── Material supplied ──
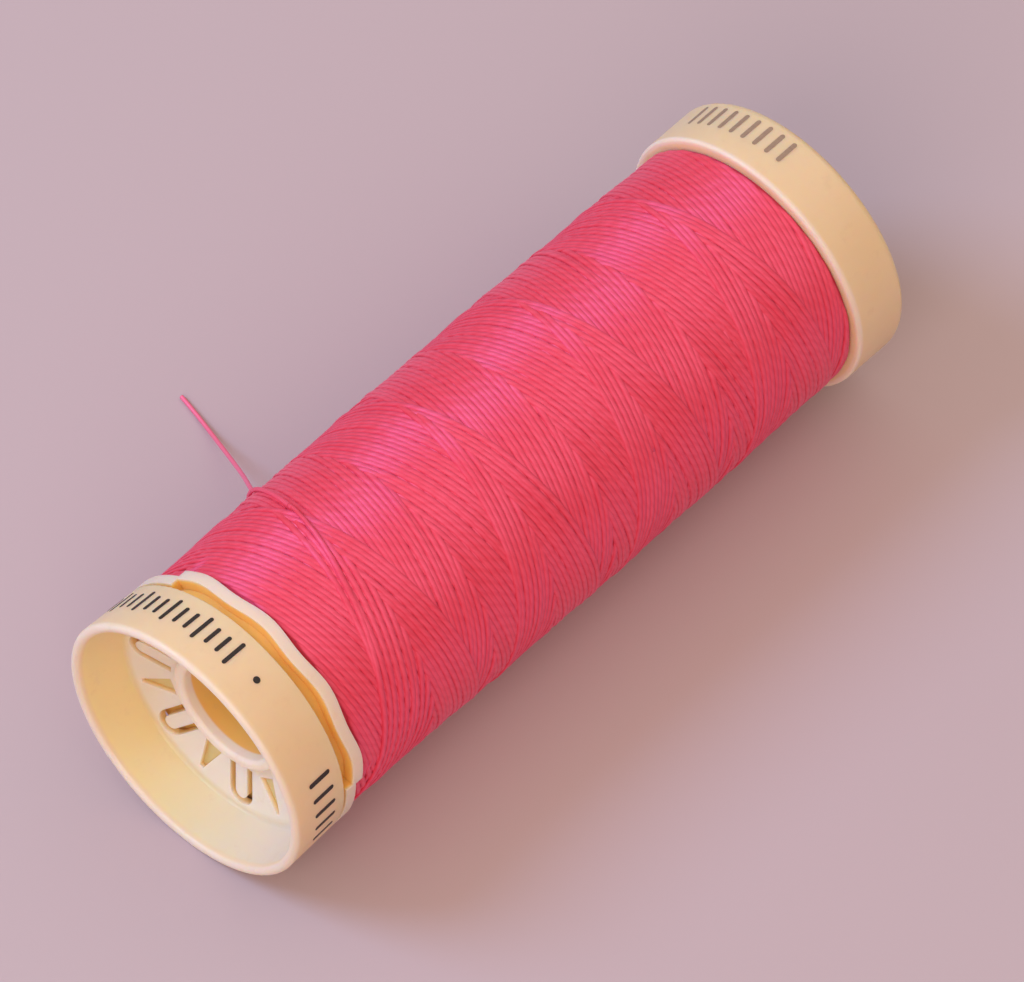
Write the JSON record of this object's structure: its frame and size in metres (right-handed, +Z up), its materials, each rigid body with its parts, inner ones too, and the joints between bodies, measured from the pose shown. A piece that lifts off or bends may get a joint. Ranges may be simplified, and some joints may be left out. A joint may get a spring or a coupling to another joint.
{
  "type": "thread spool",
  "caption": "Small plastic reel of sewing thread on its side, with a thread-lock cap, a wavy clamping flange, a through bore for a spool pin and a loose thread end.",
  "frame": {"origin": "on the surface under the reel, at the middle of the reel's length and width", "axes": "+X along the reel's axis from the lock cap to the fixed end, +Z up with the reel on its side"},
  "size_m": [0.058, 0.035, 0.02],
  "materials": {
    "reel_plastic": "smooth translucent ivory moulding with a soft sheen",
    "thread": "spun two-ply sewing thread, satin"
  },
  "bodies": {
    "reel": {"barrel": "reel_plastic", "thread_winding": "thread", "thread_tail": "thread"},
    "cap": {"lock_cap": "reel_plastic"}
  },
  "joints": [
    {"name": "lock_cap_slide", "type": "slide", "parent": "reel", "child": "cap", "axis": [-1, 0, 0], "range_m": [0, 0.0015]}
  ]
}
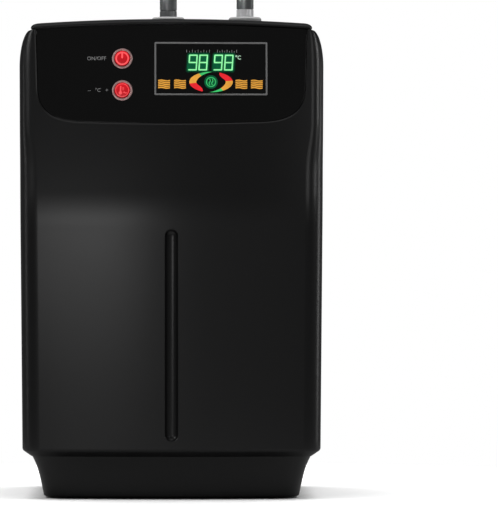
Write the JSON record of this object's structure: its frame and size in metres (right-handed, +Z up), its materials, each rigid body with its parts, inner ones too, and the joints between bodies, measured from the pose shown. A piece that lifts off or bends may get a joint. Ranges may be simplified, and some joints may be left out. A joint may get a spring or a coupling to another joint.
{
  "type": "boiling water unit",
  "caption": "Under-counter boiling water unit: black moulded casing, gloss control panel with push buttons and display, front groove, flared plinth and pipe stubs on the lid.",
  "frame": {"origin": "middle of the footprint, at the bottom of the feet", "axes": "+Z up through the lid, the front with the control panel towards -Y, +X to the right of a person who faces it"},
  "size_m": [0.214, 0.2, 0.375],
  "materials": {
    "casing": "satin black moulded plastic, fine grain",
    "gloss": "high gloss black",
    "trim": "fine grey trim line",
    "lens": "smoked gloss lens",
    "red": "glossy red",
    "ring": "bright ring with a warm tint",
    "rubber": "matt black rubber",
    "steel": "bright polished steel",
    "dark_steel": "dark grey metal",
    "collar": "light grey moulding",
    "sleeve": "dark grey sleeve with a soft sheen",
    "foam": null,
    "brass": "machined brass",
    "board": "green circuit board",
    "black": "black moulded plastic",
    "aluminium": "plain extruded aluminium",
    "cream": "cream moulded plastic",
    "zinc": "zinc plated steel",
    "white": "white plastic"
  },
  "bodies": {
    "unit": {"front_cover": "casing", "rear_casing": "casing", "top_lid": "casing", "base_plinth": "casing", "control_panel": "gloss", "display_frame": "trim", "display_window": "lens", "power_button_ring": "ring", "temperature_button_ring": "ring", "foot_1": "rubber", "foot_2": "rubber", "foot_3": "rubber", "foot_4": "rubber", "element_washer": "rubber", "drain_washer": "rubber", "mains_lead": "rubber", "live_lead": "rubber", "tank": "steel", "temperature_probe": "steel", "hot_pipe": "steel", "drain_pipe": "steel", "cold_pipe": "dark_steel", "cold_collar": "collar", "hot_collar": "collar", "cold_sleeve": "sleeve", "hot_sleeve": "sleeve", "insulation_front": "foam", "insulation_rear": "foam", "heating_element": "brass", "cold_lock_nut": "brass", "hot_lock_nut": "brass", "display_board": "board", "power_board": "board", "base_plate": "black", "display_module": "black", "power_switch": "black", "temperature_switch": "black", "thermal_cutout": "black", "relay": "black", "mains_inlet": "black", "heat_sink": "aluminium", "terminal_block": "cream", "neutral_lead": "cream", "display_ribbon": "cream", "base_screw_1": "zinc", "base_screw_2": "zinc", "base_screw_3": "zinc", "base_screw_4": "zinc", "rear_screw_1": "zinc", "rear_screw_2": "zinc", "rear_screw_3": "zinc", "rear_screw_4": "zinc", "board_screw_1": "zinc", "board_screw_2": "zinc", "power_board_screw_1": "zinc", "power_board_screw_2": "zinc", "cold_dip_tube": "white"},
    "power_button": {"power_button": "red"},
    "temperature_button": {"temperature_button": "red"},
    "drain_plug": {"drain_plug": "brass"}
  },
  "joints": [
    {"name": "power_button_push", "type": "slide", "parent": "unit", "child": "power_button", "axis": [0.0683, 0.988, -0.1388], "range_m": [0, 0.0006], "stiffness_N_per_m": 800, "springref_m": -0.0005},
    {"name": "temperature_button_push", "type": "slide", "parent": "unit", "child": "temperature_button", "axis": [0.0683, 0.988, -0.1388], "range_m": [0, 0.0006], "stiffness_N_per_m": 800, "springref_m": -0.0005},
    {"name": "drain_plug_turn", "type": "hinge", "parent": "unit", "child": "drain_plug", "pos_m": [0, 0, 0.011], "axis": [0, 0, 1], "continuous": true}
  ]
}
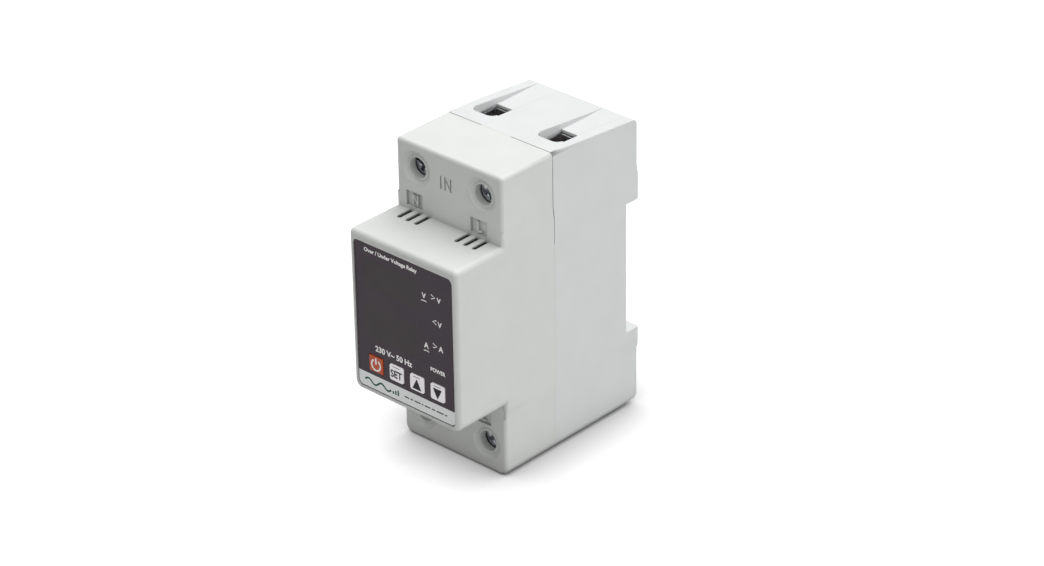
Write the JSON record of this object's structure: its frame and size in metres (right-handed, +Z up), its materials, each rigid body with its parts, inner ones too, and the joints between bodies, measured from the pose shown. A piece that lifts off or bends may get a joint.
───
Using the data above, output each line exactly.

# Response for this exercise
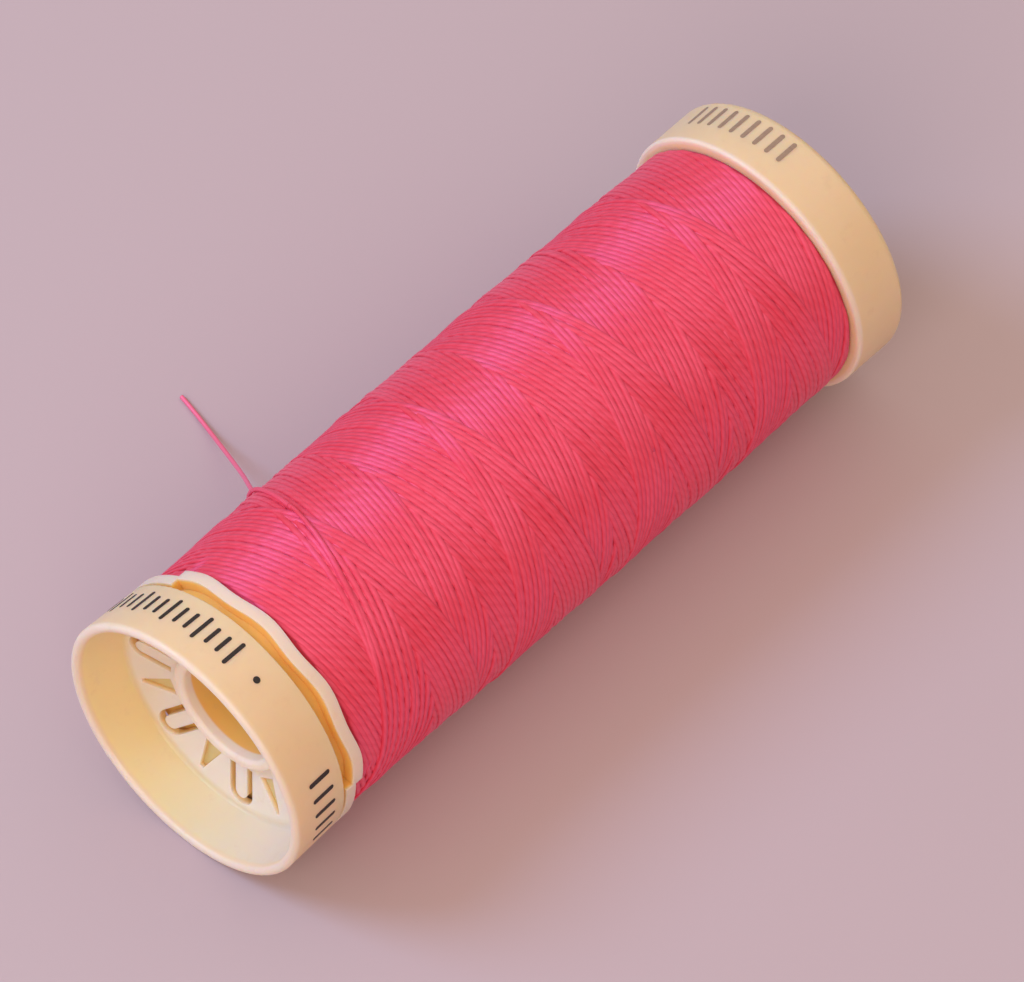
Write the JSON record of this object's structure: its frame and size in metres (right-handed, +Z up), its materials, each rigid body with its parts, inner ones too, and the joints between bodies, measured from the pose shown. A piece that lifts off or bends may get a joint. Ranges may be simplified, and some joints may be left out. A joint may get a spring or a coupling to another joint.
{
  "type": "thread spool",
  "caption": "Small plastic reel of sewing thread on its side, with a thread-lock cap, a wavy clamping flange, a through bore for a spool pin and a loose thread end.",
  "frame": {"origin": "on the surface under the reel, at the middle of the reel's length and width", "axes": "+X along the reel's axis from the lock cap to the fixed end, +Z up with the reel on its side"},
  "size_m": [0.058, 0.035, 0.02],
  "materials": {
    "reel_plastic": "smooth translucent ivory moulding with a soft sheen",
    "thread": "spun two-ply sewing thread, satin"
  },
  "bodies": {
    "reel": {"barrel": "reel_plastic", "thread_winding": "thread", "thread_tail": "thread"},
    "cap": {"lock_cap": "reel_plastic"}
  },
  "joints": [
    {"name": "lock_cap_slide", "type": "slide", "parent": "reel", "child": "cap", "axis": [-1, 0, 0], "range_m": [0, 0.0015]}
  ]
}
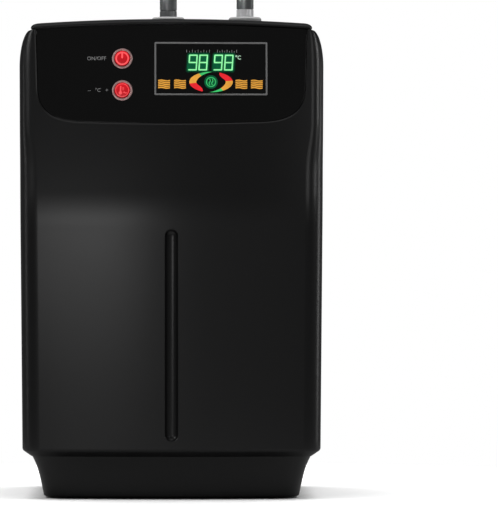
Write the JSON record of this object's structure: its frame and size in metres (right-handed, +Z up), its materials, each rigid body with its parts, inner ones too, and the joints between bodies, measured from the pose shown. A piece that lifts off or bends may get a joint. Ranges may be simplified, and some joints may be left out. A joint may get a spring or a coupling to another joint.
{
  "type": "boiling water unit",
  "caption": "Under-counter boiling water unit: black moulded casing, gloss control panel with push buttons and display, front groove, flared plinth and pipe stubs on the lid.",
  "frame": {"origin": "middle of the footprint, at the bottom of the feet", "axes": "+Z up through the lid, the front with the control panel towards -Y, +X to the right of a person who faces it"},
  "size_m": [0.214, 0.2, 0.375],
  "materials": {
    "casing": "satin black moulded plastic, fine grain",
    "gloss": "high gloss black",
    "trim": "fine grey trim line",
    "lens": "smoked gloss lens",
    "red": "glossy red",
    "ring": "bright ring with a warm tint",
    "rubber": "matt black rubber",
    "steel": "bright polished steel",
    "dark_steel": "dark grey metal",
    "collar": "light grey moulding",
    "sleeve": "dark grey sleeve with a soft sheen",
    "foam": null,
    "brass": "machined brass",
    "board": "green circuit board",
    "black": "black moulded plastic",
    "aluminium": "plain extruded aluminium",
    "cream": "cream moulded plastic",
    "zinc": "zinc plated steel",
    "white": "white plastic"
  },
  "bodies": {
    "unit": {"front_cover": "casing", "rear_casing": "casing", "top_lid": "casing", "base_plinth": "casing", "control_panel": "gloss", "display_frame": "trim", "display_window": "lens", "power_button_ring": "ring", "temperature_button_ring": "ring", "foot_1": "rubber", "foot_2": "rubber", "foot_3": "rubber", "foot_4": "rubber", "element_washer": "rubber", "drain_washer": "rubber", "mains_lead": "rubber", "live_lead": "rubber", "tank": "steel", "temperature_probe": "steel", "hot_pipe": "steel", "drain_pipe": "steel", "cold_pipe": "dark_steel", "cold_collar": "collar", "hot_collar": "collar", "cold_sleeve": "sleeve", "hot_sleeve": "sleeve", "insulation_front": "foam", "insulation_rear": "foam", "heating_element": "brass", "cold_lock_nut": "brass", "hot_lock_nut": "brass", "display_board": "board", "power_board": "board", "base_plate": "black", "display_module": "black", "power_switch": "black", "temperature_switch": "black", "thermal_cutout": "black", "relay": "black", "mains_inlet": "black", "heat_sink": "aluminium", "terminal_block": "cream", "neutral_lead": "cream", "display_ribbon": "cream", "base_screw_1": "zinc", "base_screw_2": "zinc", "base_screw_3": "zinc", "base_screw_4": "zinc", "rear_screw_1": "zinc", "rear_screw_2": "zinc", "rear_screw_3": "zinc", "rear_screw_4": "zinc", "board_screw_1": "zinc", "board_screw_2": "zinc", "power_board_screw_1": "zinc", "power_board_screw_2": "zinc", "cold_dip_tube": "white"},
    "power_button": {"power_button": "red"},
    "temperature_button": {"temperature_button": "red"},
    "drain_plug": {"drain_plug": "brass"}
  },
  "joints": [
    {"name": "power_button_push", "type": "slide", "parent": "unit", "child": "power_button", "axis": [0.0683, 0.988, -0.1388], "range_m": [0, 0.0006], "stiffness_N_per_m": 800, "springref_m": -0.0005},
    {"name": "temperature_button_push", "type": "slide", "parent": "unit", "child": "temperature_button", "axis": [0.0683, 0.988, -0.1388], "range_m": [0, 0.0006], "stiffness_N_per_m": 800, "springref_m": -0.0005},
    {"name": "drain_plug_turn", "type": "hinge", "parent": "unit", "child": "drain_plug", "pos_m": [0, 0, 0.011], "axis": [0, 0, 1], "continuous": true}
  ]
}
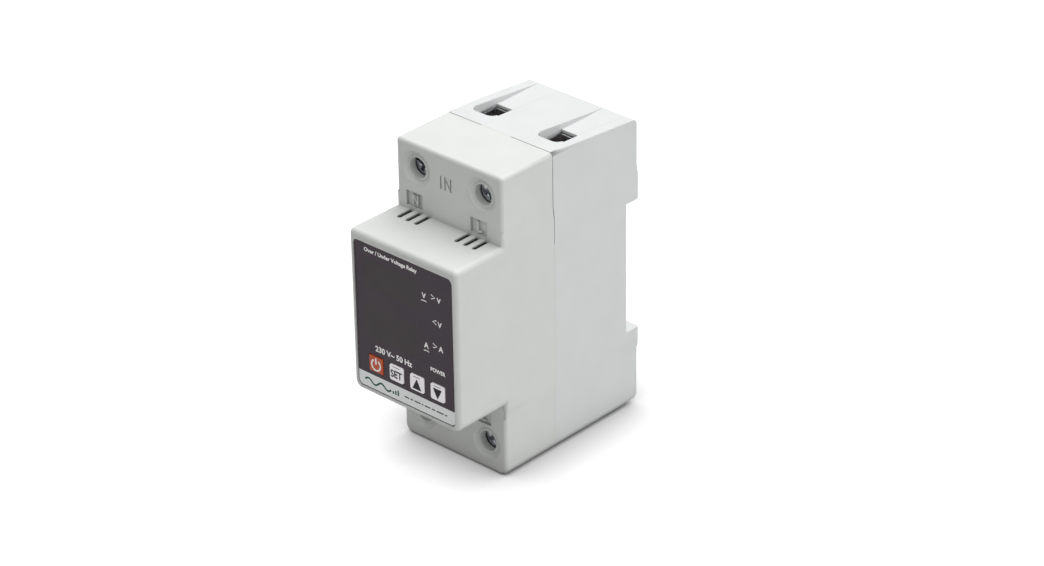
Write the JSON record of this object's structure: its frame and size in metres (right-handed, +Z up), its materials, each rigid body with its parts, inner ones too, and the joints between bodies, measured from the pose shown. A piece that lifts off or bends may get a joint.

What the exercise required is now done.